> _Source data_:
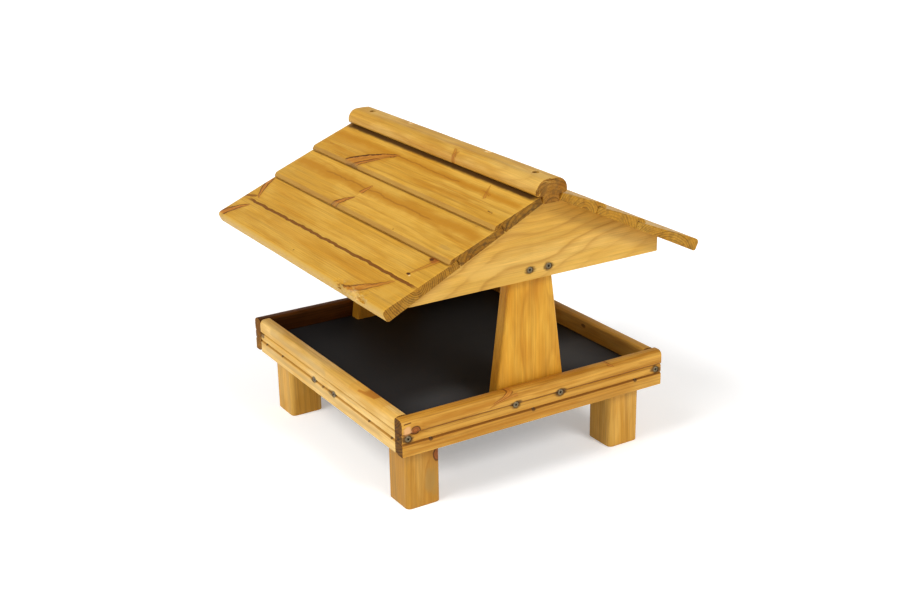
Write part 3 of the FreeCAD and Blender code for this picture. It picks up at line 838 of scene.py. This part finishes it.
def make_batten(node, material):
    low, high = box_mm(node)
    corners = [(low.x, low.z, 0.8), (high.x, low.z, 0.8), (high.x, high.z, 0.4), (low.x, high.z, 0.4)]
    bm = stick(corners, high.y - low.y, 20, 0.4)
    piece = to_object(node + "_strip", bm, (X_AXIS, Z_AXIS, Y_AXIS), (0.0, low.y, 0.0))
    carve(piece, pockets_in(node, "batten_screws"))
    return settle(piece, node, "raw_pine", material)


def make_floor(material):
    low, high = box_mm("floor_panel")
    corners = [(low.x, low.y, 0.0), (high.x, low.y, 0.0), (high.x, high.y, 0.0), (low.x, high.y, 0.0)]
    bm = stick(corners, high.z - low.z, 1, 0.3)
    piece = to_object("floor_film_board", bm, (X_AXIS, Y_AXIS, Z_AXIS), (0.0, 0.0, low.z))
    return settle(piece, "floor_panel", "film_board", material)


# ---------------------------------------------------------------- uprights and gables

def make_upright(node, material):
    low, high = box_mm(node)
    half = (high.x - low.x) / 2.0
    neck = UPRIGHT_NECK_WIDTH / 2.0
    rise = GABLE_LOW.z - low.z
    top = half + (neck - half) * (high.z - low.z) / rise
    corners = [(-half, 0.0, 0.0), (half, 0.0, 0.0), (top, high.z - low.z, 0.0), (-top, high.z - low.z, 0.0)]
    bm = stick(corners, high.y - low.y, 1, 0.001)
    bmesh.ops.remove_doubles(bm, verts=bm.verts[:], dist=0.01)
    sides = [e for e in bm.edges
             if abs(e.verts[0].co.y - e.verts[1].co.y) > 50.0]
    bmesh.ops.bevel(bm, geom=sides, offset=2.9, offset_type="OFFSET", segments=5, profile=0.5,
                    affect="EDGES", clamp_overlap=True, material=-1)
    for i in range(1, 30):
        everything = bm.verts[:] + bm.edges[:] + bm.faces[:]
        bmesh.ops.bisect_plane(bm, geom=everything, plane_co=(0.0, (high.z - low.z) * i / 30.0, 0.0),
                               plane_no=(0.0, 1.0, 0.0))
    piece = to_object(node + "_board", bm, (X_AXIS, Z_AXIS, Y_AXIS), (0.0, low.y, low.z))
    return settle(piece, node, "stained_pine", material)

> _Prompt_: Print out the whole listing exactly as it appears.

> _Exercise output_:
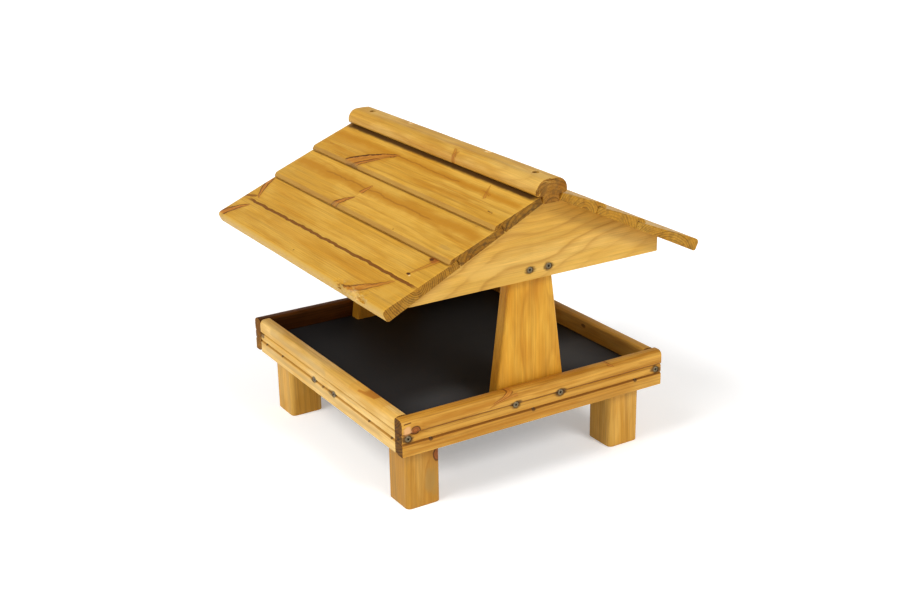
Write part 3 of the FreeCAD and Blender code for this picture. It picks up at line 838 of scene.py. This part finishes it.
def make_batten(node, material):
    low, high = box_mm(node)
    corners = [(low.x, low.z, 0.8), (high.x, low.z, 0.8), (high.x, high.z, 0.4), (low.x, high.z, 0.4)]
    bm = stick(corners, high.y - low.y, 20, 0.4)
    piece = to_object(node + "_strip", bm, (X_AXIS, Z_AXIS, Y_AXIS), (0.0, low.y, 0.0))
    carve(piece, pockets_in(node, "batten_screws"))
    return settle(piece, node, "raw_pine", material)


def make_floor(material):
    low, high = box_mm("floor_panel")
    corners = [(low.x, low.y, 0.0), (high.x, low.y, 0.0), (high.x, high.y, 0.0), (low.x, high.y, 0.0)]
    bm = stick(corners, high.z - low.z, 1, 0.3)
    piece = to_object("floor_film_board", bm, (X_AXIS, Y_AXIS, Z_AXIS), (0.0, 0.0, low.z))
    return settle(piece, "floor_panel", "film_board", material)


# ---------------------------------------------------------------- uprights and gables

def make_upright(node, material):
    low, high = box_mm(node)
    half = (high.x - low.x) / 2.0
    neck = UPRIGHT_NECK_WIDTH / 2.0
    rise = GABLE_LOW.z - low.z
    top = half + (neck - half) * (high.z - low.z) / rise
    corners = [(-half, 0.0, 0.0), (half, 0.0, 0.0), (top, high.z - low.z, 0.0), (-top, high.z - low.z, 0.0)]
    bm = stick(corners, high.y - low.y, 1, 0.001)
    bmesh.ops.remove_doubles(bm, verts=bm.verts[:], dist=0.01)
    sides = [e for e in bm.edges
             if abs(e.verts[0].co.y - e.verts[1].co.y) > 50.0]
    bmesh.ops.bevel(bm, geom=sides, offset=2.9, offset_type="OFFSET", segments=5, profile=0.5,
                    affect="EDGES", clamp_overlap=True, material=-1)
    for i in range(1, 30):
        everything = bm.verts[:] + bm.edges[:] + bm.faces[:]
        bmesh.ops.bisect_plane(bm, geom=everything, plane_co=(0.0, (high.z - low.z) * i / 30.0, 0.0),
                               plane_no=(0.0, 1.0, 0.0))
    piece = to_object(node + "_board", bm, (X_AXIS, Z_AXIS, Y_AXIS), (0.0, low.y, low.z))
    return settle(piece, node, "stained_pine", material)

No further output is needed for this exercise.